Seiko is a company that always seems to be ahead of the curve. For whatever reason, it appears more sensitive and attenuated to rate of technological advancement. An earlier article focused on the great strides that Seiko made in creating ever-more complicated diver’s watches capable of reaching greater and greater depths. This focus of this inquiry builds on this earlier analysis by considering the strides Seiko has made in environmental awareness.
Now, keeping tons out of hazardous waste out of our landfills isn’t going to solve all of our problems. Seiko is only one player in a global economy full of gigantic corporations. But that’s part of the beauty of their efforts to reduce and eventually eliminate the use of hazardous metals; it can be likened to the “Invisible Hand” of Adam Smith.

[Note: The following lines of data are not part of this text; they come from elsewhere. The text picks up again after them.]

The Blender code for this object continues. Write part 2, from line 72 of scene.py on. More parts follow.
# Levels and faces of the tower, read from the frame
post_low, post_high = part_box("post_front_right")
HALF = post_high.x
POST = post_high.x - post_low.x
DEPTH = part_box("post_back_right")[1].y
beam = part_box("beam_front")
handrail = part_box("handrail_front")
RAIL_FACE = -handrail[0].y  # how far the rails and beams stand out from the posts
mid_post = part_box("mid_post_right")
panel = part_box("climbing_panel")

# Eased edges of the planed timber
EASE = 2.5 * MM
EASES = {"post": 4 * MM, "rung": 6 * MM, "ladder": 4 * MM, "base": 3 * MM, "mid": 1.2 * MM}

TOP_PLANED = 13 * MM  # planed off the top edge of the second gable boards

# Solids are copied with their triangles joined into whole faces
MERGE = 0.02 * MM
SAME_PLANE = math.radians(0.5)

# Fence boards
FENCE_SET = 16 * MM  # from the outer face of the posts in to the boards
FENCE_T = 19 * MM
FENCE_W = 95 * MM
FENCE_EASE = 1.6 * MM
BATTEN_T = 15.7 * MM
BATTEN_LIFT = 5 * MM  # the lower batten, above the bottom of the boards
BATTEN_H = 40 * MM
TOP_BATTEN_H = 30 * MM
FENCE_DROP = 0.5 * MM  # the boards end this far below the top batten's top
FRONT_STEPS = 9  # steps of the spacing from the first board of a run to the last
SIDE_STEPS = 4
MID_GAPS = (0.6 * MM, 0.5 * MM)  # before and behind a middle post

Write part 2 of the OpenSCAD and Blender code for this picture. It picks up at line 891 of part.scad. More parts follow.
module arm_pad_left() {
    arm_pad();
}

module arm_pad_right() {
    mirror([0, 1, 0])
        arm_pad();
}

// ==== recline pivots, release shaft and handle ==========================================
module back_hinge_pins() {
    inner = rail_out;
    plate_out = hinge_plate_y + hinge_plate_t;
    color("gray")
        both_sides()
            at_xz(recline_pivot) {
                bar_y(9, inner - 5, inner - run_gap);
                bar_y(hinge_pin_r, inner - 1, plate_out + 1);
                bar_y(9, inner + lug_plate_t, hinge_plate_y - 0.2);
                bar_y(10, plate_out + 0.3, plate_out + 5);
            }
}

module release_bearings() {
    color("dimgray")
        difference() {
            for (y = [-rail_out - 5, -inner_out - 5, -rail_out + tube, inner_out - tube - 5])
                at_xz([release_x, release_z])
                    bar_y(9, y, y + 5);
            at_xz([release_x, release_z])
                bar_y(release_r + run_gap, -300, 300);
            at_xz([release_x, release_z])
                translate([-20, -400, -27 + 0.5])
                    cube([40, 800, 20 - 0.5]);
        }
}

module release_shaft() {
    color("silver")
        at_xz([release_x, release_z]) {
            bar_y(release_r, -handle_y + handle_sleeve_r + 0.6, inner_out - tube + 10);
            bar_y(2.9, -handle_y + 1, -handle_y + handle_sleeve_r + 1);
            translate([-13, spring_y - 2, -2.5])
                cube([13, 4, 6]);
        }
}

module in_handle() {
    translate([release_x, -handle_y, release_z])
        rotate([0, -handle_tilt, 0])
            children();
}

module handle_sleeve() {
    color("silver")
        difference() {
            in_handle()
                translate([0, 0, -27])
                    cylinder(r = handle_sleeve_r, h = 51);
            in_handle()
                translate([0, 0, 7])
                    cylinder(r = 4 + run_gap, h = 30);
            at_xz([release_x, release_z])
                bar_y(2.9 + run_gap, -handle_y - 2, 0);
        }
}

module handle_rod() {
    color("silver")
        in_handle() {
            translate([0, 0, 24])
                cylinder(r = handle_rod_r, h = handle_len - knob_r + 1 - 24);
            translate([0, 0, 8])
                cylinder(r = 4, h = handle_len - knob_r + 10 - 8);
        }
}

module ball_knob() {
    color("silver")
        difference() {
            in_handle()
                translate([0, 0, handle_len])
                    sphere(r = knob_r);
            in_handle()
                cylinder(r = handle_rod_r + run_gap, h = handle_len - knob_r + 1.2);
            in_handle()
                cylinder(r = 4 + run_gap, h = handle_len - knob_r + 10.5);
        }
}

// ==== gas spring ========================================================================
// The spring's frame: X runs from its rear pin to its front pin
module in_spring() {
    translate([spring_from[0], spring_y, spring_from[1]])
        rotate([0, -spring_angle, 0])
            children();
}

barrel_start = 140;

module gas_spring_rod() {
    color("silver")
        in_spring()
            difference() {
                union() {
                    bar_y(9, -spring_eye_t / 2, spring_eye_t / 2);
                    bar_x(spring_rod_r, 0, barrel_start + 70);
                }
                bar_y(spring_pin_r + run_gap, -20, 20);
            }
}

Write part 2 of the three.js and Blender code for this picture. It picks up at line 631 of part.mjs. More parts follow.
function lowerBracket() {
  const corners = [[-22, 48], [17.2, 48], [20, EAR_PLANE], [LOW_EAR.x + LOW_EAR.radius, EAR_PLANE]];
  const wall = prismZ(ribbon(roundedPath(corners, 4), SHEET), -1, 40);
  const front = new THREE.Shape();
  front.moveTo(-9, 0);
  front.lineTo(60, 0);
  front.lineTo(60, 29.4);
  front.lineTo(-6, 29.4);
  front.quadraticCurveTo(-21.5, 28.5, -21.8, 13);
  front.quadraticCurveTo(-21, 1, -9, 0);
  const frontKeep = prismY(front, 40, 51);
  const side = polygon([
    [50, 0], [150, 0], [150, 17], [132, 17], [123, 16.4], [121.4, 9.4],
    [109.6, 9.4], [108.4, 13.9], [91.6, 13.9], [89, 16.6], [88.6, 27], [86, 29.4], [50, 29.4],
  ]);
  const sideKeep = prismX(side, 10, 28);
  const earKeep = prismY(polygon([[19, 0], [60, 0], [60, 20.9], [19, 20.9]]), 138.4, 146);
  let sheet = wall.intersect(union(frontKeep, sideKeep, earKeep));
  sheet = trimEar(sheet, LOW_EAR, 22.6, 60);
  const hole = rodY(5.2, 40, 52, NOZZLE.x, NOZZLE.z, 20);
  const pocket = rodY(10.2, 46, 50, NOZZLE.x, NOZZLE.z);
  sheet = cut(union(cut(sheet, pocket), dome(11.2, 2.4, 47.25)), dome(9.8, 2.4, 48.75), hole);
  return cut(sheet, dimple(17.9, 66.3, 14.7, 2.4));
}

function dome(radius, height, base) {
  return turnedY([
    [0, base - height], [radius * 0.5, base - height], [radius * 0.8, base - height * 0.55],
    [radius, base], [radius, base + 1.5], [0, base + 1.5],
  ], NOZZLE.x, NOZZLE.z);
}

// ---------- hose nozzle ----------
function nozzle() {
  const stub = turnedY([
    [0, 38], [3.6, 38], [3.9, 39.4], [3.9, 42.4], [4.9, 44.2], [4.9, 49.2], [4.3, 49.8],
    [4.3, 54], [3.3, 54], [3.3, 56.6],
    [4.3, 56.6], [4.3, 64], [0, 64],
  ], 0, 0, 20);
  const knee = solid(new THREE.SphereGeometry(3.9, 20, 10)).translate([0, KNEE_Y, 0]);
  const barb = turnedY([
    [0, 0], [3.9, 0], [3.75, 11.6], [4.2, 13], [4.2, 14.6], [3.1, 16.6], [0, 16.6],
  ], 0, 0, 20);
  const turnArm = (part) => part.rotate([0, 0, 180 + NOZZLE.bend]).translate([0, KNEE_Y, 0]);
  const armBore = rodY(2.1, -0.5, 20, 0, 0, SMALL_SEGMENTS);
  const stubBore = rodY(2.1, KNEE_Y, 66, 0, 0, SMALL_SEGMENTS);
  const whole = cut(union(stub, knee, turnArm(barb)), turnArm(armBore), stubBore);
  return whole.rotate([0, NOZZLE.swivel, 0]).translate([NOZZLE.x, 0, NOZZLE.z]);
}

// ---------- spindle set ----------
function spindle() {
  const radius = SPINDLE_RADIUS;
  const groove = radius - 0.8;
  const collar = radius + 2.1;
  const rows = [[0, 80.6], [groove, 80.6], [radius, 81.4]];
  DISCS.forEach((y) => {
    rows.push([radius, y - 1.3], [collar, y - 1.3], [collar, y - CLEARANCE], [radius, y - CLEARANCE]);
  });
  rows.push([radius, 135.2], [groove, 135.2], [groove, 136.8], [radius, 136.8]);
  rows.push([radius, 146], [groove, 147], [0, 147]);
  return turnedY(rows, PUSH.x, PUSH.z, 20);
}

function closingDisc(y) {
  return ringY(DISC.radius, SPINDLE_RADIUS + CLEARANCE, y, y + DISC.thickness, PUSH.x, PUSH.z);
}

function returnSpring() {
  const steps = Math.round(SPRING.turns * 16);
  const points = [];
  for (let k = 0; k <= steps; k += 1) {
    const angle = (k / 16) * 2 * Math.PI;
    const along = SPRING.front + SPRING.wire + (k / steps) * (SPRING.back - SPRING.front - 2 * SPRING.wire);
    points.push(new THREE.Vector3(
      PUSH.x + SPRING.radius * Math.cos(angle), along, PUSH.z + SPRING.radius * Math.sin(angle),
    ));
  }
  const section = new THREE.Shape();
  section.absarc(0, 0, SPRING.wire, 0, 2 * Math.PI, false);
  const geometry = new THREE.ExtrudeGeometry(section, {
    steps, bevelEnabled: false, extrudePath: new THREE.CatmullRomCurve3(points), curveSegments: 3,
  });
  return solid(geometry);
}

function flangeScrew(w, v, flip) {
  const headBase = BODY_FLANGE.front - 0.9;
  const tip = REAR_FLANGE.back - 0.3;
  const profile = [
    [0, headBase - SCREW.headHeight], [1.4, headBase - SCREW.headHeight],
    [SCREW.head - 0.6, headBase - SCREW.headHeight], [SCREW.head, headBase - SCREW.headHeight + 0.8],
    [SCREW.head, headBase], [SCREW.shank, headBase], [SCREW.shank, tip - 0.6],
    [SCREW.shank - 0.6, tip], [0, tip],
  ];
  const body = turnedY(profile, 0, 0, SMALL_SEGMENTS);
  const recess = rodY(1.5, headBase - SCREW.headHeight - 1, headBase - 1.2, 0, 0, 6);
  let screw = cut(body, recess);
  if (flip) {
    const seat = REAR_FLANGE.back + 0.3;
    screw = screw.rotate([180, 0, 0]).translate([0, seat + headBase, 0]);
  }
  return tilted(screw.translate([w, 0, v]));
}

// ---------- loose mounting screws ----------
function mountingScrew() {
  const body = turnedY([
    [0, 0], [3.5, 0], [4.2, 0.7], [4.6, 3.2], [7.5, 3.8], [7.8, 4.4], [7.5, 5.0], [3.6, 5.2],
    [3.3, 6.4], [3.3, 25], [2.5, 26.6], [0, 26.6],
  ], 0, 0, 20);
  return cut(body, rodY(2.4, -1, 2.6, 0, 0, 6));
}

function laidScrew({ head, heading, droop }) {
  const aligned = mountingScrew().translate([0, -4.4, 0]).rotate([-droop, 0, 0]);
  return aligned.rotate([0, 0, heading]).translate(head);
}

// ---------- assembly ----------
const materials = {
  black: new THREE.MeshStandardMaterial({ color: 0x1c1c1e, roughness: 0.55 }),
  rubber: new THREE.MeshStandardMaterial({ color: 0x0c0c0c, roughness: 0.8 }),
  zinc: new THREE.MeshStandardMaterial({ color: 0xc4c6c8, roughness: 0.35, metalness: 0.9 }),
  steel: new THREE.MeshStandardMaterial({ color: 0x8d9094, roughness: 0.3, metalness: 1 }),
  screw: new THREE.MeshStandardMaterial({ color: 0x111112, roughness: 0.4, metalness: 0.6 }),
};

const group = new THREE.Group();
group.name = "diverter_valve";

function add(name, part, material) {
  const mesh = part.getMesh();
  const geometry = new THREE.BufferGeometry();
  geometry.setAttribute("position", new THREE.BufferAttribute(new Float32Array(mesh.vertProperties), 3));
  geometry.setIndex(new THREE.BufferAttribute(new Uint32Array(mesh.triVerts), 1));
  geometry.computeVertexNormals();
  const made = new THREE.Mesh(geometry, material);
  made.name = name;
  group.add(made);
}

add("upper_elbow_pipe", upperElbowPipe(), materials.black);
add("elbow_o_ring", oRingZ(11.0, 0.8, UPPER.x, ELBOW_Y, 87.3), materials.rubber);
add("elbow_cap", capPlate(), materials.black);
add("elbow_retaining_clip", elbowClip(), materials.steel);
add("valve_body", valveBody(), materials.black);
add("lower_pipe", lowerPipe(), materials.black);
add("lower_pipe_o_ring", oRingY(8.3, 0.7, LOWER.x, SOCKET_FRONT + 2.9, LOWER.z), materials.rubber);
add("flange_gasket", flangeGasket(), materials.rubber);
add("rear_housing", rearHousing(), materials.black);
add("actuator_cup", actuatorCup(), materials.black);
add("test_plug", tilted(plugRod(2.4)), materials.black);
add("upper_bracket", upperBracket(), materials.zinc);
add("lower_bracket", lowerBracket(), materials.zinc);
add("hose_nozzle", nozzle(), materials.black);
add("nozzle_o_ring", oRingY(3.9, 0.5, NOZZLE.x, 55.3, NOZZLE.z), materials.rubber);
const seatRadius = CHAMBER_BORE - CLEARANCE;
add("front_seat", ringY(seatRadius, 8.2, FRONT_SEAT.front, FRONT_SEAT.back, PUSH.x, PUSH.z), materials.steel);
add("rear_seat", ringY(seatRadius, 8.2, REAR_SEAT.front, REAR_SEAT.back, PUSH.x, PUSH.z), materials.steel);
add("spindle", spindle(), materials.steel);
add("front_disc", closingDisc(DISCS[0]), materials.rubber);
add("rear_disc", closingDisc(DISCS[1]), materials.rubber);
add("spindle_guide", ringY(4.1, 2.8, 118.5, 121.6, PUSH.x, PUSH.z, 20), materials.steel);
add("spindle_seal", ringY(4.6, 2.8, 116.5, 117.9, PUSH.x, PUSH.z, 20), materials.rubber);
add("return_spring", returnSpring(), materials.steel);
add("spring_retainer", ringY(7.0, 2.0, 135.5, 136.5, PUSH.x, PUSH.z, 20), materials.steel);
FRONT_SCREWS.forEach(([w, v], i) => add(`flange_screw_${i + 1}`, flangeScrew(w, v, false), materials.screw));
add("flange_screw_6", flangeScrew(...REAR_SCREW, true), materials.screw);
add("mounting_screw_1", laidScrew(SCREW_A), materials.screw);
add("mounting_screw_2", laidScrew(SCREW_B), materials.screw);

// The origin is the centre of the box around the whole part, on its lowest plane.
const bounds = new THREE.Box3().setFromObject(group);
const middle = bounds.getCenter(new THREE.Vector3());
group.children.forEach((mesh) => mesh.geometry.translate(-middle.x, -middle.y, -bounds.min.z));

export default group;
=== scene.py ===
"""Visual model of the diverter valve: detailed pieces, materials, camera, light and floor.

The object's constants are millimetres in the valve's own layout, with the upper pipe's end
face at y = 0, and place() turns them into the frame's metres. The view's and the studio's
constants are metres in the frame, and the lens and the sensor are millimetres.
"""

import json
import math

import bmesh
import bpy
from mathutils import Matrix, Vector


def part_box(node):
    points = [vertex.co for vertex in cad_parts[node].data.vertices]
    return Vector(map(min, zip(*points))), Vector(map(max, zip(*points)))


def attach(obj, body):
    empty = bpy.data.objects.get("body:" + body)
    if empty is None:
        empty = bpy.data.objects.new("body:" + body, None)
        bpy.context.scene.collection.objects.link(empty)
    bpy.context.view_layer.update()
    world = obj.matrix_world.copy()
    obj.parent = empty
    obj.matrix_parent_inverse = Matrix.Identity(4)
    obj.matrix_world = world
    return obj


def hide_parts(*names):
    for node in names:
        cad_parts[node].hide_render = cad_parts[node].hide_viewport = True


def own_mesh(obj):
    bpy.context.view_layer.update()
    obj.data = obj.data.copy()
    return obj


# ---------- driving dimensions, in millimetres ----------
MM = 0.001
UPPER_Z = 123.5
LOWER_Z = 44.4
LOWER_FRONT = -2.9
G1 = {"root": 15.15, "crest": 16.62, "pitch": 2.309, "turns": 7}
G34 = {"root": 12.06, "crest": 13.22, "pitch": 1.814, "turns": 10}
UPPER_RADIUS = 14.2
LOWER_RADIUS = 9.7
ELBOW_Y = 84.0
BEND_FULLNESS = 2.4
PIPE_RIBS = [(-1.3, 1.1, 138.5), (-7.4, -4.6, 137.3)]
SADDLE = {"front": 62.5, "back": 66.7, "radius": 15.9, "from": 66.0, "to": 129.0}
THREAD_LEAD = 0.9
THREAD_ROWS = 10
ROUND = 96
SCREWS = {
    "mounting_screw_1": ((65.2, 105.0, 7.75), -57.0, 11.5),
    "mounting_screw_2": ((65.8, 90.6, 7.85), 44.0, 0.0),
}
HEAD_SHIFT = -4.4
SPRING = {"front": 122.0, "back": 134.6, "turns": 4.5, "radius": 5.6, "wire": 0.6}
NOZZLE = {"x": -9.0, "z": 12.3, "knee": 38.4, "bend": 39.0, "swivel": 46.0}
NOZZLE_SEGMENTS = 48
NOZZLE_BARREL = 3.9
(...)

In his 1776 masterpiece “The Wealth of Nations,” Scottish economist Adam Smith said that the underlying actions and choices of the economy’s many individuals, all in their own self-interest, create the maximum social good. In other words, the good for all is accomplished by people scurrying about and maximising their own utilities. To apply this to Seiko and producers as a whole: by realising that consumers have entered into an environmentally-conscious frame of mind, it is in the best interest of corporations to alter their behaviour in ways that are more “green,” and hence, attractive, to customers.
By doing so, society’s preferences will be realised. Seiko chose, probably for altruistic reasons as well as those of profit, to eliminate lead from its soldering process and to create mercury-free batteries for use in its Seiko watches. Seiko’s helping to lead the charge in this arena, but the hope is that Adam Smith’s theories will be borne out again, this time at the corporate level. If Seiko is indicative of a shift in corporate focus, then we need not worry about the magnitude effect of any one company’s environmental improvement because everyone will be on board.